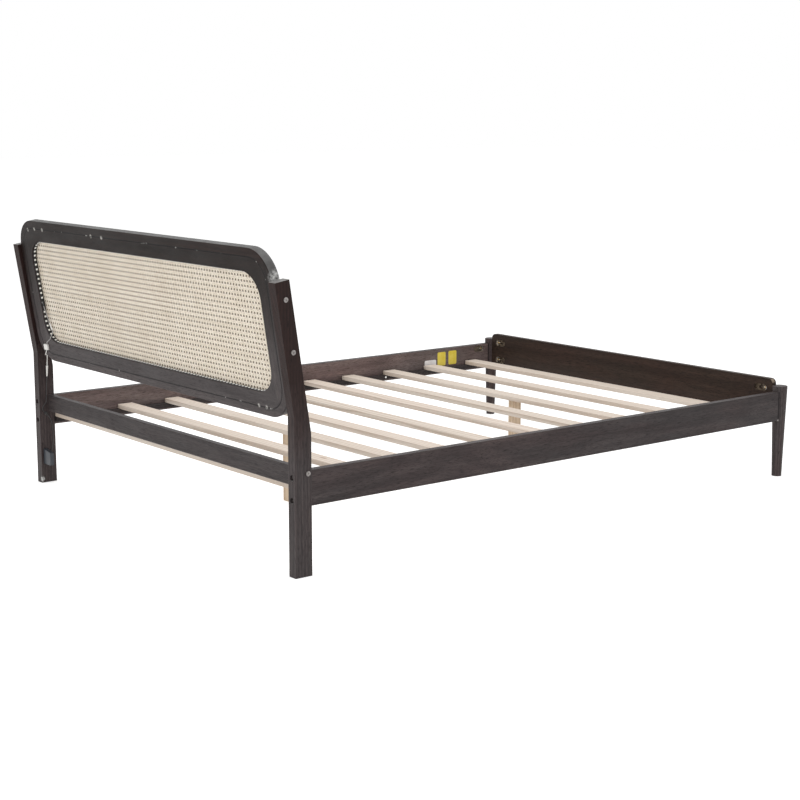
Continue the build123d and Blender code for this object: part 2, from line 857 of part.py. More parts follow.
with BuildPart() as post_lead:
    tube(
        "post_lead",
        [
            on_slope(connector_x + connector_lead_side, connector_foot, lay_depth),
            on_slope(connector_x + connector_lead_side, connector_foot - lead_in, lay_depth),
            on_slope(727, -3, lay_depth),
            on_slope(744, -9, 18),
            on_slope(post_lead_x - 3, -8, 31),
            on_post(post_lead_x, plug_forward + plug_slant, plug_top_z + 3.5 * lead_in),
            plug_top - plug_run * 2 * lead_in,
            plug_top,
        ],
        lead_radius,
    )
post_lead.part.label = "post_lead"
export_step(post_lead.part, "parts/post_lead.step")

with BuildPart() as lead_plug:
    run = Plane(origin=plug_top, z_dir=plug_top - plug_foot)
    with BuildSketch(run):
        Circle(plug_radius)
    with BuildSketch(Plane(origin=plug_foot, z_dir=run.z_dir)):
        Circle(plug_tip_radius)
    loft()
    fillet(lead_plug.edges(), small_ease)
lead_plug.part.label = "lead_plug"
export_step(lead_plug.part, "parts/lead_plug.step")

with BuildPart() as control_cable:
    tube(
        "control_cable",
        [
            plug_foot,
            plug_foot + plug_run * 2 * lead_in,
            on_post(post_cable_x, 28.5, 348),
            on_post(post_cable_x, 26.5, 318),
            on_post(post_cable_x, 25.5, 288),
            on_post(post_cable_x, 12, 277),
            on_post(post_cable_x, 10, 262),
            on_post(post_cable_x, 35, 237),
            on_post(post_cable_x, 45, 212),
            on_post(post_cable_x, 48, 180),
            on_post(post_cable_x, 47, 140),
            on_post(post_cable_x, 41, 114),
            Vector(post_cable_x, control_face_y - lead_in, control_port),
            Vector(post_cable_x, control_face_y, control_port),
        ],
        cable_radius,
    )
control_cable.part.label = "control_cable"
export_step(control_cable.part, "parts/control_cable.step")

# Saddle clip over the slanting run of the cable
with BuildPart() as cable_clip:
    with BuildSketch(Plane(origin=clip_place, x_dir=clip_run, z_dir=(-1, 0, 0))):
        RectangleRounded(clip_length, clip_width, ease)
    extrude(amount=clip_thickness)
    fillet(cable_clip.edges().group_by(Axis.X)[0], small_ease)
    mouth = Plane(
        origin=Vector(post_cable_x, clip_place.Y, clip_place.Z) + clip_run * clip_length,
        x_dir=(1, 0, 0), z_dir=clip_run,
    )
    with BuildSketch(mouth) as channel:
        Circle(cable_radius + lay)
        Rectangle(clip_width, 2 * (cable_radius + lay), align=(Align.MIN, Align.CENTER))
    extrude(channel.sketch, amount=-2 * clip_length, mode=Mode.SUBTRACT)
cable_clip.part.label = "cable_clip"
export_step(cable_clip.part, "parts/cable_clip.step")

# Control box of the light strip, on the inner face of the right-hand post
with BuildPart() as control_box:
    with BuildSketch(Plane.XZ.offset(-control_face_y - control_depth)):
        with BuildLine():
            Polyline(
                (post_inner_x, control_bottom),
                (post_inner_x, control_top),
                (control_inner_x, control_top - control_slope),
                (control_inner_x, control_bottom),
                close=True,
            )
        make_face()
    extrude(amount=control_depth)
    fillet(control_box.edges().filter_by(Axis.X, reverse=True), small_ease)
control_box.part.label = "control_box"
export_step(control_box.part, "parts/control_box.step")
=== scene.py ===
import random
from math import ceil, cos, hypot, pi, radians, sin

import bpy
from mathutils import Matrix, Vector


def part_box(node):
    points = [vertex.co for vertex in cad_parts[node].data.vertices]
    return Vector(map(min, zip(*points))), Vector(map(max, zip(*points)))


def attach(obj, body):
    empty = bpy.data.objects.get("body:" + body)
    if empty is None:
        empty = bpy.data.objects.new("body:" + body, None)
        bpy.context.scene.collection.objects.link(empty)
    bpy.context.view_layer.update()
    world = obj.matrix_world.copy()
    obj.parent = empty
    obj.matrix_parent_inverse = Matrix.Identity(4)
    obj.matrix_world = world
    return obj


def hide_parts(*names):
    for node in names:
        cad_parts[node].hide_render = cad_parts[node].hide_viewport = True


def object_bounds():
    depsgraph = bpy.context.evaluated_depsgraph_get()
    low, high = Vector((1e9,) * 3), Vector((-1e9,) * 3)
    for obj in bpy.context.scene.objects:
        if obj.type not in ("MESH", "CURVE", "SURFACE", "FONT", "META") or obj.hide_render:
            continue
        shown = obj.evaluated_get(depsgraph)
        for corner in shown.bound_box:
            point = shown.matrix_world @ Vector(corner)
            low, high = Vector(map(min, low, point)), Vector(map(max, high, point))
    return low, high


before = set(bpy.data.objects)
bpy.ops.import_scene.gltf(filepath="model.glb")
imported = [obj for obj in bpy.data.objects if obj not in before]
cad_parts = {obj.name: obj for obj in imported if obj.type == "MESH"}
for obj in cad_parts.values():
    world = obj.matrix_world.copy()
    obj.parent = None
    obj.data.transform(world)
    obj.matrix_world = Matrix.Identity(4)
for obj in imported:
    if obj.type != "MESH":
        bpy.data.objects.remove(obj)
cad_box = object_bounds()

# Sizes in metres, in the frame of the model
MM = 0.001
lean = radians(9.0)
bend_height = 467.5 * MM
board_top = 475.5 * MM
board_set = 12.0 * MM
board_height = 496.5 * MM
board_half = 765.0 * MM
board_corner = 100.0 * MM
frame_width = 70.0 * MM
seam_margin = 26.0 * MM
opening_half = 695.0 * MM
opening_corner = 78.0 * MM
retainer_thickness = 16.0 * MM
cane_thickness = 2.0 * MM
half_well = 772.0 * MM

# Places that follow from the sizes and the frame
cad_high = Vector(cad_box[1])
overhang = board_top * sin(lean) - board_set * cos(lean)
rear_y = cad_high.y - overhang
board_middle = board_top - board_height / 2
opening_rise = board_height / 2 - frame_width
seam_half = board_half - seam_margin
seam_rise = board_height / 2 - seam_margin
seam_corner = board_corner - seam_margin
cane_depth = board_set + retainer_thickness + cane_thickness / 2
slope_up = (0.0, sin(lean), cos(lean))
slope_forward = (0.0, -cos(lean), sin(lean))


def on_slope(x, up, forward):
    """Point x across, up the leaning posts and forward of their rear faces."""
    y = rear_y + up * sin(lean) - forward * cos(lean)
    z = bend_height + up * cos(lean) + forward * sin(lean)
    return Vector((x, y, z))


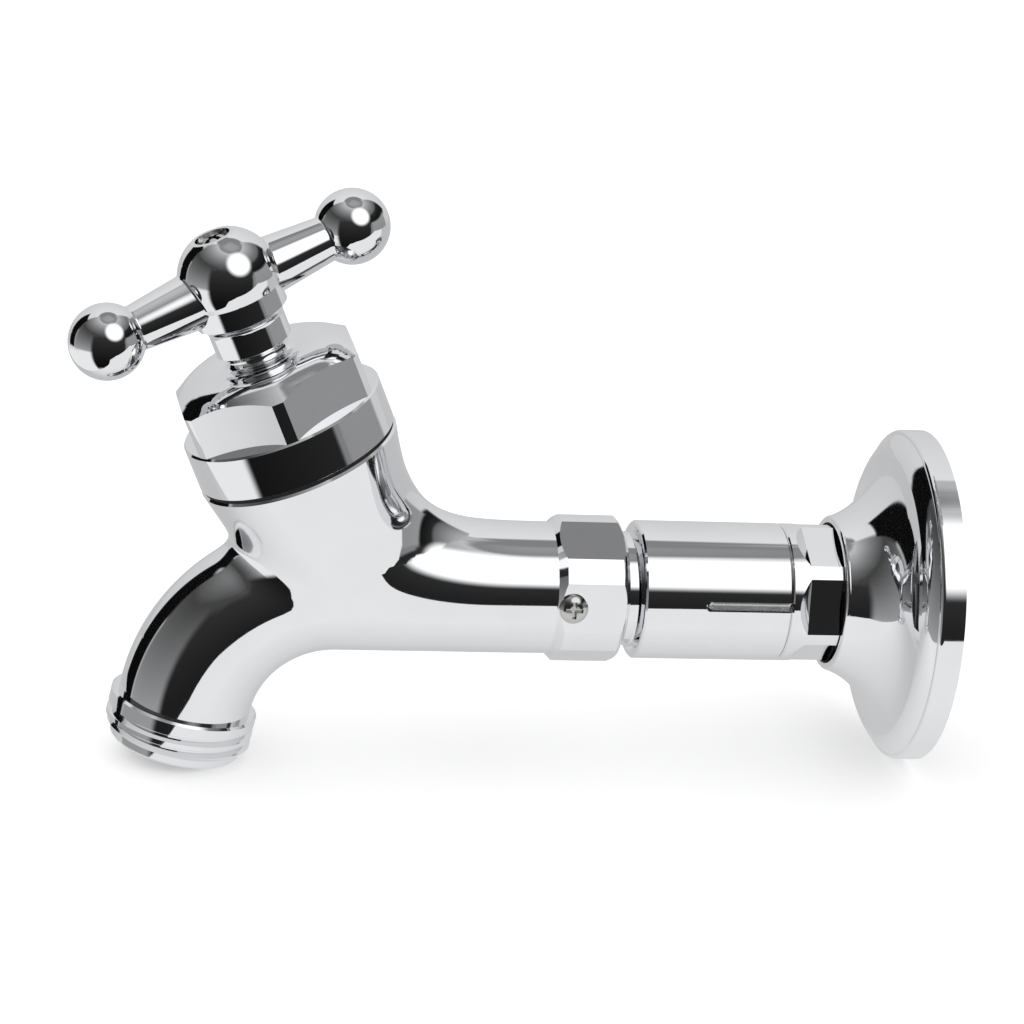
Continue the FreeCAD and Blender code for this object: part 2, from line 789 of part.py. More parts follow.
def waterway():
    """The hollow inside the body: inlet, under the seat, chamber, and down the spout."""
    frame = bonnet_frame()
    rise = size.bonnet_rise.value
    bore = size.inlet_bore.value
    web = size.web.value
    reach = bonnet_reach.value
    floor = -size.floor_depth.value
    seat_foot = seat_top.value - size.seat_length.value
    over = size.overrun.value
    inlet = rod(bore, inlet_end.value - over, reach, wall_frame())
    inlet_ball = Part.makeSphere(bore, Vector(-reach, 0, 0))
    seat_hole = rod(size.seat_hole.value, -rise, seat_foot, frame)
    seat_pocket = rod(size.seat_radius.value + size.seating.value, seat_foot, floor, frame)
    chamber = rod(size.cavity_radius.value, floor, -size.spigot_length.value, frame)
    mouth = rod(size.spigot_radius.value + size.running.value, -size.spigot_length.value - web, over, frame)
    first, start, middle, end, last = spout_line()
    drop = (last - end).normalize() * (size.outlet_length.value + over)
    spout = tube(size.outlet_bore.value - web / 2, (first, start, middle, end, last))
    guard_seat = rod(size.seat_radius.value + web, -rise - bore, floor, frame)
    guard_inlet = rod(bore + web, hexagon_front.value - web, reach, wall_frame())
    guard_end = Part.makeSphere(bore + web, Vector(-reach, 0, 0))
    bend_side = Part.makeBox(reach, reach, reach, Vector(-reach - reach, -reach / 2, -reach / 2))
    outlet = spout.common(bend_side).cut(guard_seat).cut(guard_inlet).cut(guard_end)
    start_bore = last - drop * (web / drop.Length)
    end_bore = Part.makeCylinder(size.outlet_bore.value, drop.Length + web, start_bore, drop)
    solids = [inlet_ball, seat_hole, seat_pocket, chamber, mouth, outlet, end_bore]
    return inlet.multiFuse(solids)


def lock_screw_frame():
    """The frame of the lock screw, on the flat of the inlet hexagon that faces the viewer."""
    turn = math.radians(size.inlet_turn.value)
    outward = Vector(0, -math.cos(turn), math.sin(turn))
    base = Vector(-lock_screw_reach.value, 0, 0) + outward * (size.inlet_across.value / 2)
    return Placement(base, Rotation(Vector(0, 0, 1), outward))


def make_tap_body():
    """The brass casting: inlet thread and hexagon, tube, chamber, spout and hose thread in one piece."""
    hexagon = hex_prism(size.inlet_across.value, size.inlet_corner.value, hexagon_back.value,
                        hexagon_front.value, size.inlet_chamfer_back.value, size.inlet_chamfer.value,
                        size.inlet_turn.value)
    solid = blended_shell()
    for addition in (hexagon, inlet_rod(), outlet_rod()):
        solid = solid.fuse(addition).Solids[0]
    screw_hole = rod(size.lock_shank_radius.value + size.seating.value,
                     -size.lock_shank_length.value - size.loose.value, size.overrun.value, lock_screw_frame())
    for hollow in (waterway(), inlet_groove(), outlet_groove(), screw_hole):
        solid = solid.cut(hollow).Solids[0]
    body = doc.addObject("Part::Feature", "tap_body")
    body.Label = "tap_body"
    body.Shape = solid
    pieces.append(body)


def make_lock_screw():
    """Cross-head screw that locks the tap's inlet."""
    head = size.lock_head_radius
    top = size.lock_head_height
    corners = [
        (0, -size.lock_shank_length),
        (size.lock_shank_radius, -size.lock_shank_length),
        (size.lock_shank_radius, size.seating),
        (head, size.seating),
        (head, size.lock_head_side, head, 1),
        (size.lock_head_crown, top),
        (0, top),
    ]
    body = turned("lock_screw", corners)
    cross_recess(body, size.lock_cross_reach, size.lock_cross / 2, top, size.lock_cross_depth)
    body.Placement = lock_screw_frame()


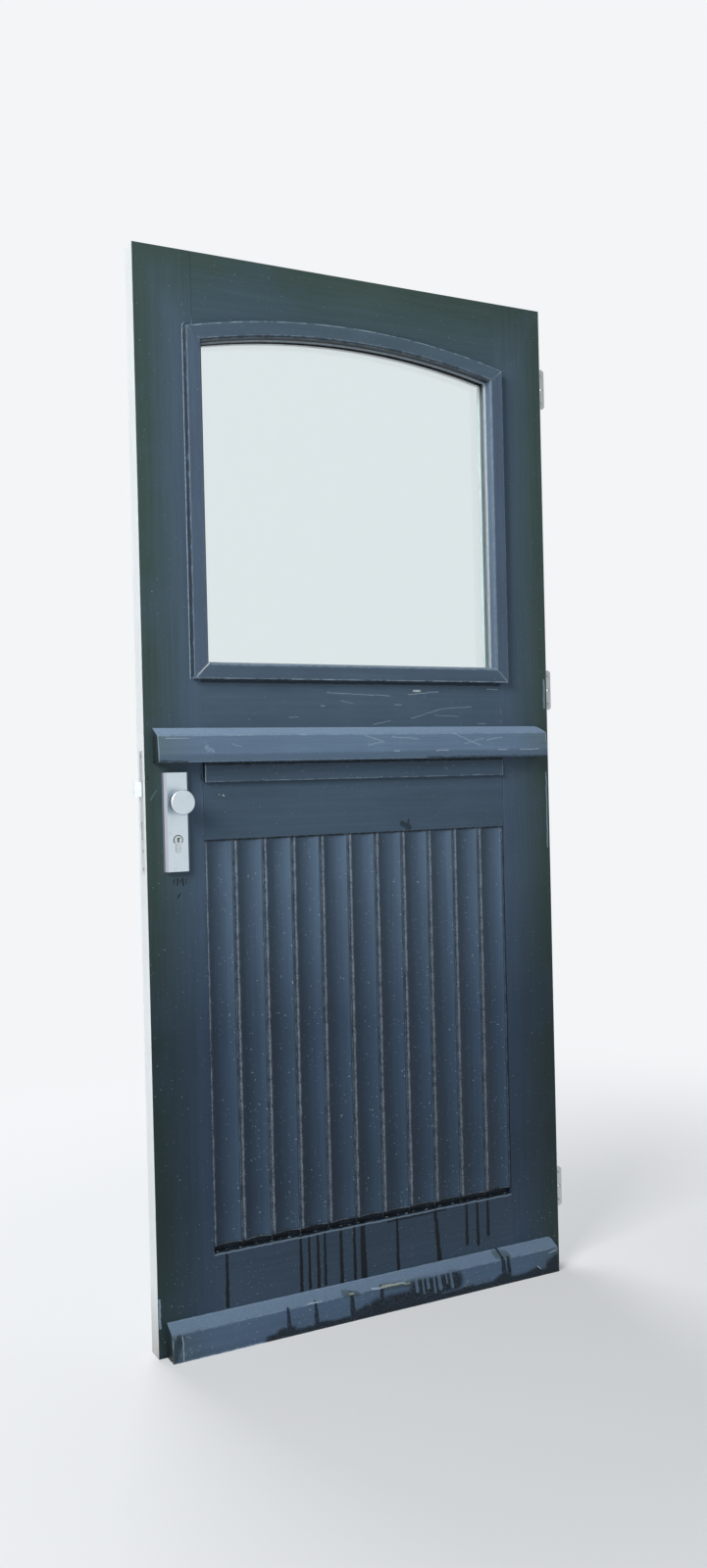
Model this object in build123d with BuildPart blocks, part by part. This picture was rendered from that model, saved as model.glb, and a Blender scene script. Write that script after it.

* WHAT IS NEEDED
Only the lines from the one with "bpy.data.objects.remove(obj)" up to the one with "half_well = 772.0 * MM" should be repeated, both included, exactly as they appear.

* TASK ANSWER
        bpy.data.objects.remove(obj)
cad_box = object_bounds()

# Sizes in metres, in the frame of the model
MM = 0.001
lean = radians(9.0)
bend_height = 467.5 * MM
board_top = 475.5 * MM
board_set = 12.0 * MM
board_height = 496.5 * MM
board_half = 765.0 * MM
board_corner = 100.0 * MM
frame_width = 70.0 * MM
seam_margin = 26.0 * MM
opening_half = 695.0 * MM
opening_corner = 78.0 * MM
retainer_thickness = 16.0 * MM
cane_thickness = 2.0 * MM
half_well = 772.0 * MM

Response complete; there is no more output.